Nobody told Oedipus who he was; he figured that out for himself.  Maybe it’s not even possible for someone else to tell you who you are; maybe we all have to figure that out for ourselves.  You can do a Google search to find out the capital of Arkansas (Little Rock?) but you can’t do a Google search to find out who you are, what you’re good at, what makes you happy, what matters for your life.  Information transferal isn’t any help with that stuff.

When folks say that a college professor is like a sphinx, they don’t usually mean that in a nice way.  It suggests that we know the answers students need, but we keep them secret for the sake of our own power.  Remember that the sphinx is a crazily hybrid creature; she doesn’t fit the normal categories.  In the story of Oedipus she does terrible things, but she also gives Oedipus a remarkable gift.  That’s part of the riddle of her hybrid nature: the curse of being forced to solve a riddle is also the gift of the ability to solve riddles.  She can’t give that ability to Oedipus, but she can create the circumstances for him to develop it for himself.
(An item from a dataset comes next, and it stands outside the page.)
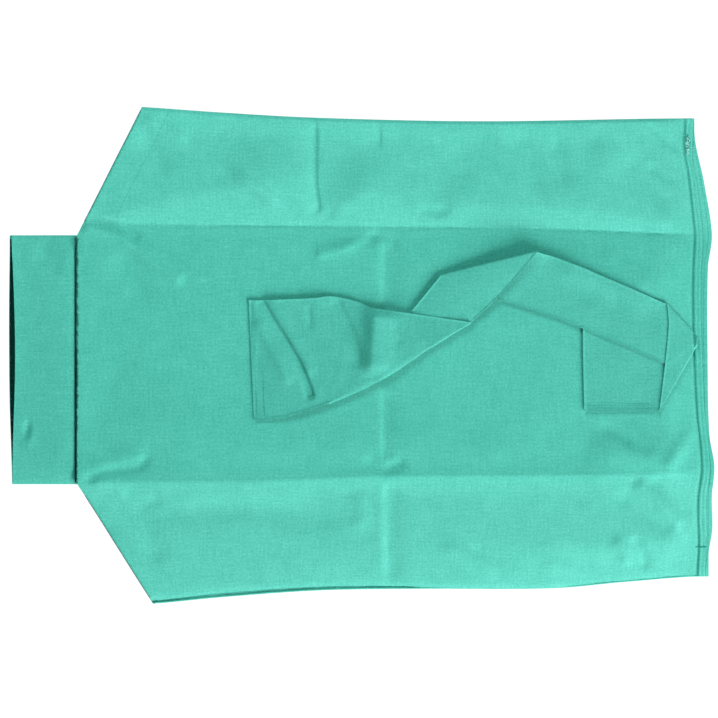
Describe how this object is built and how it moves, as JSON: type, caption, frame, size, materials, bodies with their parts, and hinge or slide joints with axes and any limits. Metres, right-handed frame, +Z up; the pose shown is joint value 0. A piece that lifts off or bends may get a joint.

Sometime during the next four years, you may be irritated to ask a professor a question and get some obnoxious reply like, “I don’t know; what do YOU think?”  There may be various reasons for that reply.  Maybe the professor really just doesn’t know.  Maybe the professor wants to begin a genuinely interactive conversation. Whatever the reason for the non-answer to a question, I encourage you to take the opportunity to think about the question again.  Having a riddle to solve is good intellectual exercise; maybe you’ll make a leap of imagination and come to understand something in a new way.  Maybe the intellectual effort of working on the riddle will make you better at solving riddles.  The really important riddles might be about yourself and your place in the world.  If you get good at solving riddles, maybe you can put your skills to work on the riddle of yourself.  Thank you.